Work required:
Copy out precisely the lines beginning at the line that contains "Reconstruct the object" and ending at the line that contains "ORIGIN = Vec(0, 0, 0)", including both.

Record set:
···

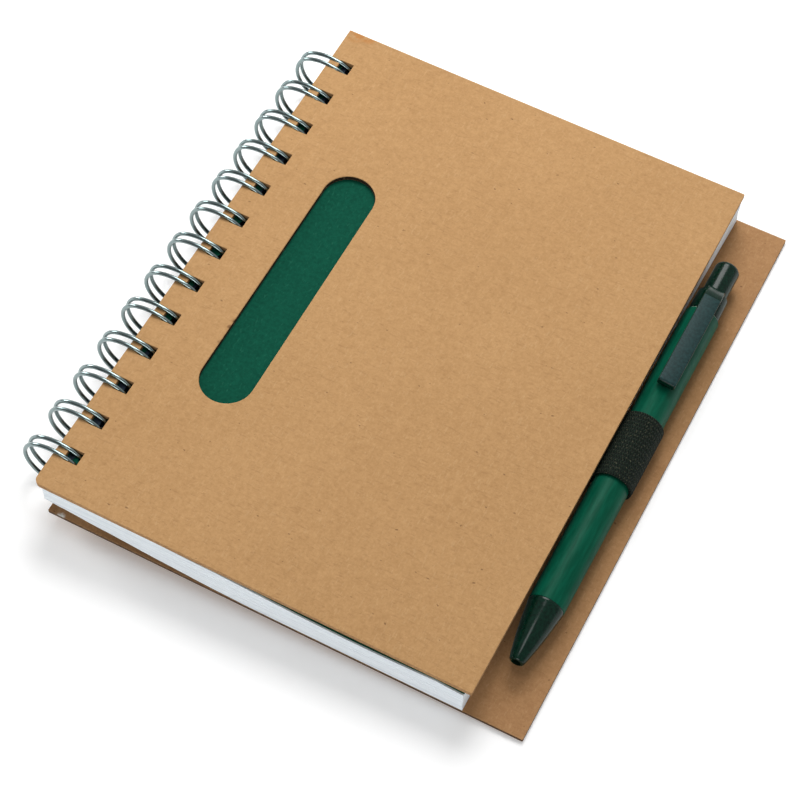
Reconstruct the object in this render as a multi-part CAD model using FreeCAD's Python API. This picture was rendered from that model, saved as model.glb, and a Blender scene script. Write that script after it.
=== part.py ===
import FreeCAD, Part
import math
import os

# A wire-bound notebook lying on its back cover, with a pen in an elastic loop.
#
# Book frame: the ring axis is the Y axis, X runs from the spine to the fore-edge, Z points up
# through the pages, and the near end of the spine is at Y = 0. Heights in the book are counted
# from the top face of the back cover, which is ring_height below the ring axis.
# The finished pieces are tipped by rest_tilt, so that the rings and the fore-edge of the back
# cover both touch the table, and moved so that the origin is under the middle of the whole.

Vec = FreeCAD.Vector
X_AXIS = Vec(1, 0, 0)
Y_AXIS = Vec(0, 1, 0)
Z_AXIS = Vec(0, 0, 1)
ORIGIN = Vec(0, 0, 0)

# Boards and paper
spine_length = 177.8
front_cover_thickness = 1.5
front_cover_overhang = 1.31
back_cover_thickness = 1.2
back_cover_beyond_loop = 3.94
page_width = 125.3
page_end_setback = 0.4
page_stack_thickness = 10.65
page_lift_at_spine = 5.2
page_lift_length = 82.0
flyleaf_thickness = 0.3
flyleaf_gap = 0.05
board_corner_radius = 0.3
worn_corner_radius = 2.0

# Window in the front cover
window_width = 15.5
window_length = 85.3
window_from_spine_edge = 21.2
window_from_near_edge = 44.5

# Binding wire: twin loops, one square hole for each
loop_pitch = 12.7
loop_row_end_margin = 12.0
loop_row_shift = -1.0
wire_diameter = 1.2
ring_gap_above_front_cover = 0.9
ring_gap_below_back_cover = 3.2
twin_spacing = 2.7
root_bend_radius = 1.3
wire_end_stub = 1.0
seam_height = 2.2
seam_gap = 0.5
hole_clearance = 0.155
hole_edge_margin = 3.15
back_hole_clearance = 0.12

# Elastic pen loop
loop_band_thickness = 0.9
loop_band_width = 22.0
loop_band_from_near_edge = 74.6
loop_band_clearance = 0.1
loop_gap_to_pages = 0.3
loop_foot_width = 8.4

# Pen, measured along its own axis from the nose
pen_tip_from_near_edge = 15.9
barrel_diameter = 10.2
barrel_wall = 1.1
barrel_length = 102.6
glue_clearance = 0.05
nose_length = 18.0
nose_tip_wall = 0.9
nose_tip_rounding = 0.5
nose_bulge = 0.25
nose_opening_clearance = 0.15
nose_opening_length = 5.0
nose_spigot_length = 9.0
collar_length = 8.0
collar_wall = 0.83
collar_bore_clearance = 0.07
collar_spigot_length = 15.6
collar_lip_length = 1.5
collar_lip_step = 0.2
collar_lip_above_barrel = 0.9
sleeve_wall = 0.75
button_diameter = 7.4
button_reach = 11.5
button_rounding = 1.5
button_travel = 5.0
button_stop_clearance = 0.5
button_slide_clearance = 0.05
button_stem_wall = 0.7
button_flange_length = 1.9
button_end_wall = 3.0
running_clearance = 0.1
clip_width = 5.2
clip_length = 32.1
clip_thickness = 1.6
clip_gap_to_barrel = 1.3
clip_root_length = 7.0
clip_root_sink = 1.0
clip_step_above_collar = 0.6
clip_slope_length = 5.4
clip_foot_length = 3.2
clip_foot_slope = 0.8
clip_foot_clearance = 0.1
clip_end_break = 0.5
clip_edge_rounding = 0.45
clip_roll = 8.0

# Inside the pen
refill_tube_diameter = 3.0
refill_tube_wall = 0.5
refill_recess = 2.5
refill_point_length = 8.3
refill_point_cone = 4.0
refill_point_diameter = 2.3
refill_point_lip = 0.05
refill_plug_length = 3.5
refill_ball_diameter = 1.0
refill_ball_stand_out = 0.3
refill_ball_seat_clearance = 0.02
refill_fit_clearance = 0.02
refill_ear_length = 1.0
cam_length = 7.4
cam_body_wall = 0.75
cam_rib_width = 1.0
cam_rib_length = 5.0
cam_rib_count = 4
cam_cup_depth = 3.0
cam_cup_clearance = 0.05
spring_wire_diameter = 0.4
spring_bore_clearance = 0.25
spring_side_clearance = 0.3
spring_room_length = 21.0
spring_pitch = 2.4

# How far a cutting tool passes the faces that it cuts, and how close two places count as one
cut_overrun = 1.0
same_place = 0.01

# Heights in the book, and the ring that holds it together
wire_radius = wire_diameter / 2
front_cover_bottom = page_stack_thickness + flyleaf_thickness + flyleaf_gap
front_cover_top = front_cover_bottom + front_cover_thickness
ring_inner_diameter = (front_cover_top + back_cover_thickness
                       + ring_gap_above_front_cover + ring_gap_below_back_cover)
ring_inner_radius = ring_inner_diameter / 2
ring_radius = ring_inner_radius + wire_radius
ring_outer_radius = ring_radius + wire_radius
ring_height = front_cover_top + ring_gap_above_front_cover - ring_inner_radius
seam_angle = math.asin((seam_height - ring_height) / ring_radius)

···

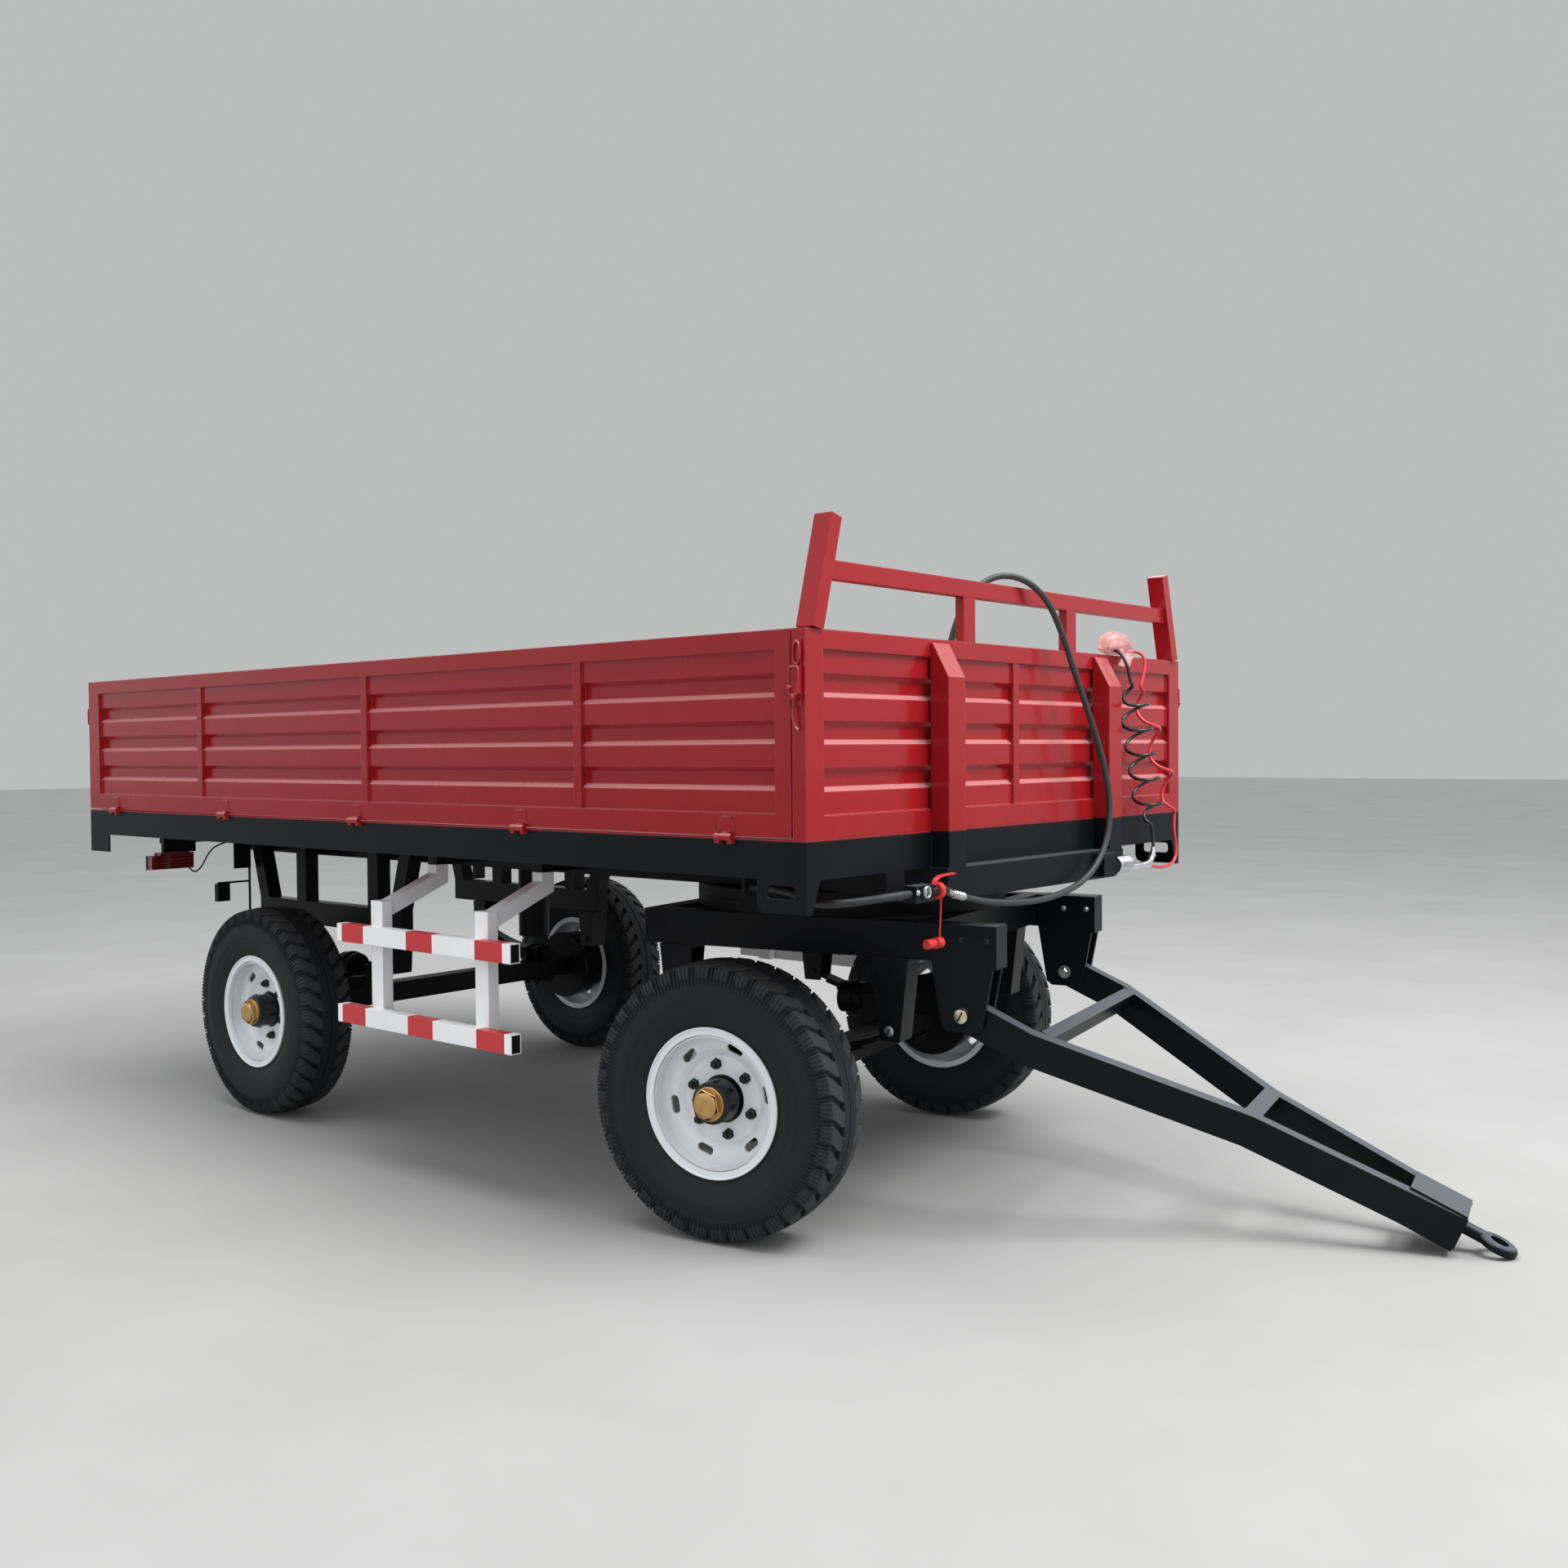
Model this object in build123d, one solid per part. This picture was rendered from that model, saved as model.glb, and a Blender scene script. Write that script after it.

···

The answer:
Reconstruct the object in this render as a multi-part CAD model using FreeCAD's Python API. This picture was rendered from that model, saved as model.glb, and a Blender scene script. Write that script after it.
=== part.py ===
import FreeCAD, Part
import math
import os

# A wire-bound notebook lying on its back cover, with a pen in an elastic loop.
#
# Book frame: the ring axis is the Y axis, X runs from the spine to the fore-edge, Z points up
# through the pages, and the near end of the spine is at Y = 0. Heights in the book are counted
# from the top face of the back cover, which is ring_height below the ring axis.
# The finished pieces are tipped by rest_tilt, so that the rings and the fore-edge of the back
# cover both touch the table, and moved so that the origin is under the middle of the whole.

Vec = FreeCAD.Vector
X_AXIS = Vec(1, 0, 0)
Y_AXIS = Vec(0, 1, 0)
Z_AXIS = Vec(0, 0, 1)
ORIGIN = Vec(0, 0, 0)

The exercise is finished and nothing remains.